The reasoning unfolds as follows: to demonstrate the independence of $\hat\beta$ and $\hat\epsilon$ , it’s sufficient to show that $U^T Y$ and $\hat\beta=(X^TX)^{-1}X^T Y$ are independent. This is because $\hat\epsilon^2$ is simply a square of $U^T Y$ . From the earlier discussion, we are only required to show that the transformation matrix of Y, $U^T$ and $(X^T X)^{-1}X^T$ , are orthogonal, which holds because $U^TX=0$ by definition.

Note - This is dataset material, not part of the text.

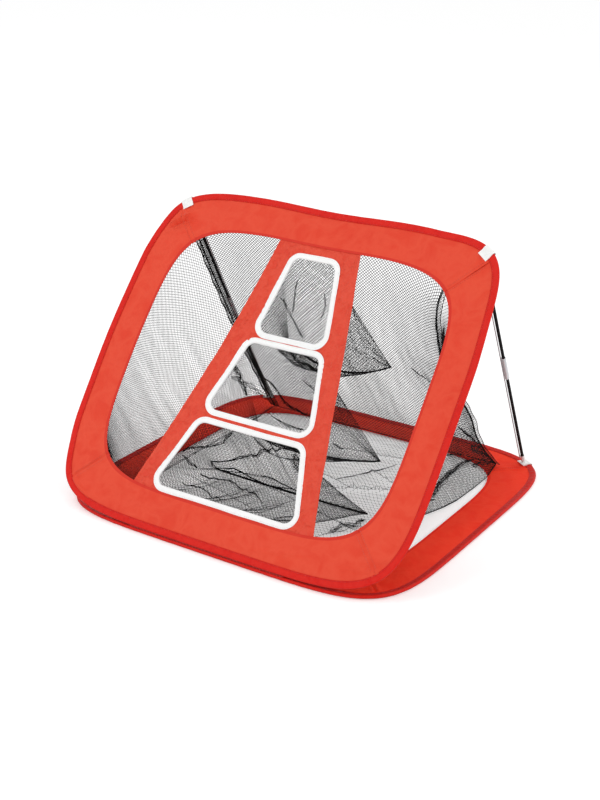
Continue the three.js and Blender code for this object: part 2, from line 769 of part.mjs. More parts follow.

With these insights, we can further delve into the statistical analysis of $\hat\beta$ and $\hat y$ .

What simplifies the multivariate calculation easier in our case? Firstly the usage of trace was pivotal, particularly when directly computing the expected value of $XX^T$ is impractical (by using trace, we could swap and used $X^TX=I$ essentially). Secondly, the unique attribute of multivariate normal distributions where zero covariance equates to independence plays a critical role.

This is not to suggest that complex calculations are inferior to more succinct ones. In mathematics, the aim is often to glean as much intuitive understanding as possible from various approaches. For example, in the 1D case, $\hat{\beta}_1=\frac{\sum_i(X_i-\bar X)\cdot (Y_i-\bar Y)}{\sum_i(X_i-\bar X)^2}$ can be interpreted as the sample correlation between X and Y, scaled by the ratio of their standard deviations, reflecting the relative strength of their relationship.

We’ve derived some fundamental formulas for multiple regression, setting the groundwork for our analysis. This illustrates how matrix algebra can streamline the computational process in regression analysis.